Am 15. Mai war der Gedenktag der Nakba. An diesem Tag wird der ca. 750.000 Palästinenser:innen gedacht, die ab Mai 1948 von paramilitärischen Gruppen, wie Hagana und Irgun, aus dem Gebiet des heutigen Israels vertrieben wurden. Dabei kam es zu Massakern an der Zivilbevölkerung und fast 500 palästinensische Städte und Dörfer wurden zerstört. Was auch immer die Vorgeschichte des Konflikts war, hier wurden unbeteiligte Zivilist:innen Opfer einer ethnischen Säuberung. Die Nakba ist für Palästinenser:innen nicht nur ein historisches Ereignis, sondern hat insbesondere für die palästinensische Diaspora weiterhin einen aktuellen Bezug. Der Gedenktag wird daher jährlich begangen.

 

Wie bereits im vergangenen Jahr zum Jahrestag der Nakba existiert jedoch auch dieses Jahr seit April anhaltend wieder ein komplettes Demonstrationsverbot in Berlin für alle Demonstrationen, die die andauernde Unterdrückung der Palästinenser:innen thematisieren. Begründet wird das Demonstrationsverbot in einem Verbotsschreiben der Polizei damit, dass die Versammlungsteilnehmenden sich „zum Großteil aus jüngeren Personen der arabischen Diaspora“ zusammensetzen würden. Bei „dieser Klientel“ herrsche eine „deutlich aggressivere Grundhaltung vor“ , man sei „gewalttätigem Handeln nicht abgeneigt“ und quasi qua Herkunft mit einer hohen Emotionalität ausgestattet. Außerdem werde bei diesen Menschen „ein skandieren strafbarer Parolen und zeigen verbotener Symbole“ erwartet. Dass es bei manchen vergangenen Demonstrationen mit Palästina-Bezug von Teilnehmenden zu antisemitischen Äußerungen kam, ist richtig. Hier müssen linke Aktivist:innen dafür Sorge tragen, dies konsequent zu unterbinden. Während aber in den letzten Jahren Querdenker:innen auf ihren Demonstrationen immer wieder ungestört den Holocaust und den deutschen Faschismus relativieren und antisemitische Erzählungen verbreiten konnten und Faschist:innen von staatlicher Seite ungehindert Gedenkmärsche für NS-Verbrecher mitten in Berlin durchführen konnten, wird mit diesem kompletten Verbot von staatlicher Seite erneut, wie bereits im vergangenen Jahr, den ca. 40.000 in Berlin lebenden Palästinenser:innen pauschal unterstellt, sie seien grundsätzlich aggressiv und antisemitisch. Davon sind auch Gruppen und Anmelder:innen betroffen, die sich klar gegen Antisemitismus aussprechen. Wir sehen in dieser anhaltenden staatlichen Beschneidung des Grundrechtes auf Versammlungsfreiheit antipalästinensischen Rassismus und den Versuch, das Eintreten für palästinensische Interessen dauerhaft zu verhindern und aus dem öffentlichen Raum zu drängen.
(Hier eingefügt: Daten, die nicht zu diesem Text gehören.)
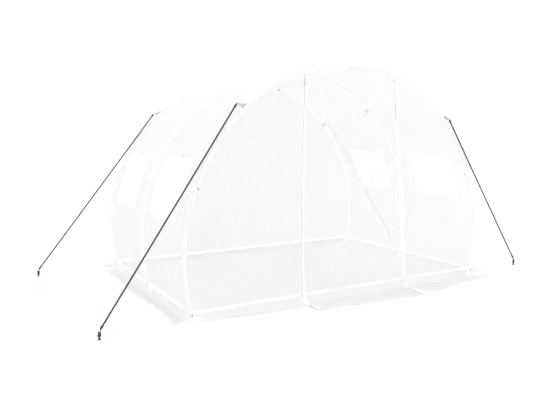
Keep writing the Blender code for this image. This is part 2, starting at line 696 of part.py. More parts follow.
def main():
    """Clears the scene and builds the greenhouse."""
    for old in list(bpy.data.objects):
        bpy.data.objects.remove(old)
    tube = material("white_tube", (0.86, 0.87, 0.87), 0.35, 0.0)
    film = material("cover_film", (0.90, 0.91, 0.91), 0.40, 0.0, 0.6)
    net = material("window_net", (0.75, 0.77, 0.77), 0.70, 0.0, 0.6)
    tape = material("zip_tape", (0.70, 0.71, 0.71), 0.70)
    metal = material("zip_slider", (0.10, 0.11, 0.11), 0.35, 0.8)
    rope = material("green_rope", (0.03, 0.10, 0.07), 0.75)
    clip = material("grey_clip", (0.60, 0.61, 0.61), 0.45)
    peg = material("green_peg", (0.02, 0.15, 0.09), 0.40)
    build_hoops(tube)
    build_base_bars(tube)
    build_purlins(tube)
    build_braces(tube)
    build_tunnel(film, net)
    build_window_flaps(film)
    build_end_walls(film)
    build_door(film)
    build_side_skirts(film)
    build_zips(tape, metal)
    build_guys(rope, clip, peg)


main()
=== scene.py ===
"""The looks of a plastic tunnel greenhouse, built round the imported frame.

Lengths are metres and angles are radians. +X runs along the front from left to right, +Y to the back and +Z
up. Every new piece is a surface worked out from two parameters and keeps its place in its own mesh.
"""
import json
from math import ceil, pi, radians

import bmesh
import bpy
import numpy as np
from mathutils import Euler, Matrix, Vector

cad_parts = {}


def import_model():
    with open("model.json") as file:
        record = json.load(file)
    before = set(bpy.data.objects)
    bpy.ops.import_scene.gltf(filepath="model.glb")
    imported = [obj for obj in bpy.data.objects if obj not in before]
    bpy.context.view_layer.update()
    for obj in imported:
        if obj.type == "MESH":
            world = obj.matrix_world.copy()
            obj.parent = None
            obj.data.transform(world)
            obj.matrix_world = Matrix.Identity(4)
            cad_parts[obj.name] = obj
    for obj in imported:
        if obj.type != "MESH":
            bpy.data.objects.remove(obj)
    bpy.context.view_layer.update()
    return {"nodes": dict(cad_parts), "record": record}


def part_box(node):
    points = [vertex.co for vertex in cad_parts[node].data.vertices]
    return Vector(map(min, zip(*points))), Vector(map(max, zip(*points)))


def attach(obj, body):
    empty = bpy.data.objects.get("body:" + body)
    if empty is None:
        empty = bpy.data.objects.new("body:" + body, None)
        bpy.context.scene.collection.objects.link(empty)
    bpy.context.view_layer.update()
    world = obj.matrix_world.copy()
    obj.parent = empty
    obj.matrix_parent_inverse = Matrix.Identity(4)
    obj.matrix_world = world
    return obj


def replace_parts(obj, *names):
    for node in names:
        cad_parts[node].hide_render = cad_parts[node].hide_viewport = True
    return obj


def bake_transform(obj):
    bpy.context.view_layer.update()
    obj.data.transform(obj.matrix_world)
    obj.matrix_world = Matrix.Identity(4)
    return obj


SIDES = {"left": -1, "right": 1}
ENDS = {"front": -1, "back": 1}

# The steel tubes
TUBE_RADIUS = 0.0125
TUBE_WALL = 0.001
TUBE_SIDES = 28
TUBE_LIP = 0.0004
CAP_STEPS = 4
JOINT_GROOVE = 0.0006
PURLIN_RADIUS = 0.0095
BRACE_ANGLES = {"front": (radians(75.8), radians(51.0)), "back": (radians(75.8), radians(43.0))}
BRACE_INWARD = -(TUBE_RADIUS + 0.0018)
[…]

Antisemitische Aussagen sind zu verurteilen und Menschen, die diese auf Demonstrationen tätigen, müssen ohne Kompromiss von Veranstaltungen heruntergeschmissen werden! Bei vielen Demonstrationen geschieht das nicht, oder zu halbherzig. Auch viele palästinensische Proteste haben sich hier nicht konsequent genug abgegrenzt oder versuchen sogar antisemitische Vorfälle zu relativieren.Das ist natürlich inakzeptabel und dafür gibt es keine Rechtfertigung. Antisemitische Äußerungen müssen thematisiert werden und dürfen nicht mit dem Argument „wir lassen uns nicht spalten“ abgetan werden. Gerade in Zeiten wo die Antisemitismusbekämpfung von der deutschen Staatsräson zur ordnungspolitische Maßnahme instrumentalisiert wird, müssen sich antirassistische Aktivist:innen klar von antisemitischen Positionen abgrenzen, um die Thematisierung antisemitischer Parolen nicht dem bürgerlichen Staat und sensationshungrigen Journalist:innen zu überlassen.

Bei der momentanen Verbotswelle geht es jedoch nur Vordergründug um die Bekämpfung von Antisemitismus: wie wir in den vergangenen Wochen gesehen haben, wurden alle Demonstrationen zur Nakba bis auf ein Kulturfest am Herrmanplatz am 13.05 verboten. Und auch dort wurde jedwede politische Äußerung bereits im Vorfeld untersagt, selbst Dabke tanzen wurde den Teilnehmer:innen mehrere Stunden verboten. Nur eine unangemeldete Spontandemonstration am 15.05.2023 in Neukölln schaffte es zu laufen. Mit diesen Verboten wird also offenkundig nicht auf antisemitische Vorfälle reagiert, sondern umgekehrt, antisemitische Vorfälle als Vorwand genutzt, um palästinensische Proteste im Allgemeinen zu delegitimieren, gerade auch die, bei denen es keine antisemitischen Parolen oder Übergriffe gab.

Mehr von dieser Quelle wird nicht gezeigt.